Here's the honest reality: most teams don't need sandbox runtimes for everything. Standard containers with proper configuration, up-to-date runtimes, seccomp profiles, and runtime monitoring get you a long way. But "we don't need that" should be a deliberate risk decision based on your threat model, not a reflexive "sounds complicated."

The Bit That's Actually Hard

Technical controls are solvable. The hard part — and I say this having watched it play out in multiple organizations — is the organizational dynamic around container security. Development teams move fast. Security teams are often consulted late or not at all. The path to a working deployment is "add --privileged and figure it out later." Later never comes.
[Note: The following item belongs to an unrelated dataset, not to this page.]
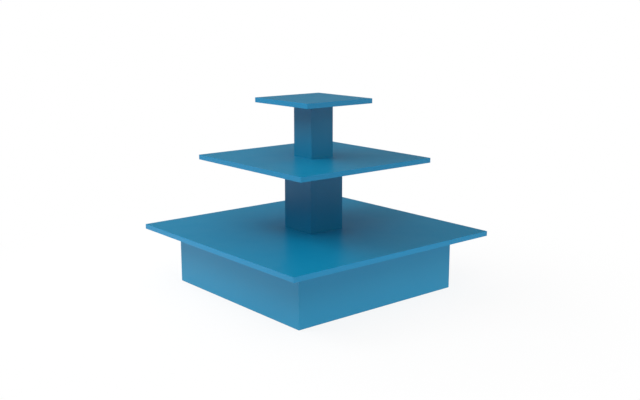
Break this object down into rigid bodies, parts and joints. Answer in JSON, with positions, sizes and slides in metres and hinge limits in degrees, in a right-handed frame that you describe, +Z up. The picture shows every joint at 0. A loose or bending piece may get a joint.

The teams I've seen get this right treat container security as part of the platform, not as a gate. They build golden base images with hardened configurations. They enforce Pod Security Standards through admission control so developers can't accidentally deploy non-compliant workloads — they get an error at deploy time with a clear explanation of what needs to change. They run Falco in production and actually have a process for responding to alerts. They keep their runtime up to date as a non-negotiable operational requirement, not something they get to when there's a slow sprint.

And when CVE-2024-21626 drops, they don't scramble. They know their runtime version across all clusters, they have a tested process for rolling out runtime updates, and they can go from "vulnerability disclosed" to "patched in production" in hours, not weeks. That's the goal. Not zero CVEs — that's not achievable — but a security posture that makes exploitation difficult and detection fast.

Container escape is real, it's happening, and it's going to keep happening. The kernel attack surface isn't going away. What you control is how hard you make it for an attacker who lands in one of your containers to go anywhere useful with that access. Make it hard. Keep it current. Watch what's happening at runtime. And for the love of everything, stop mounting the Docker socket.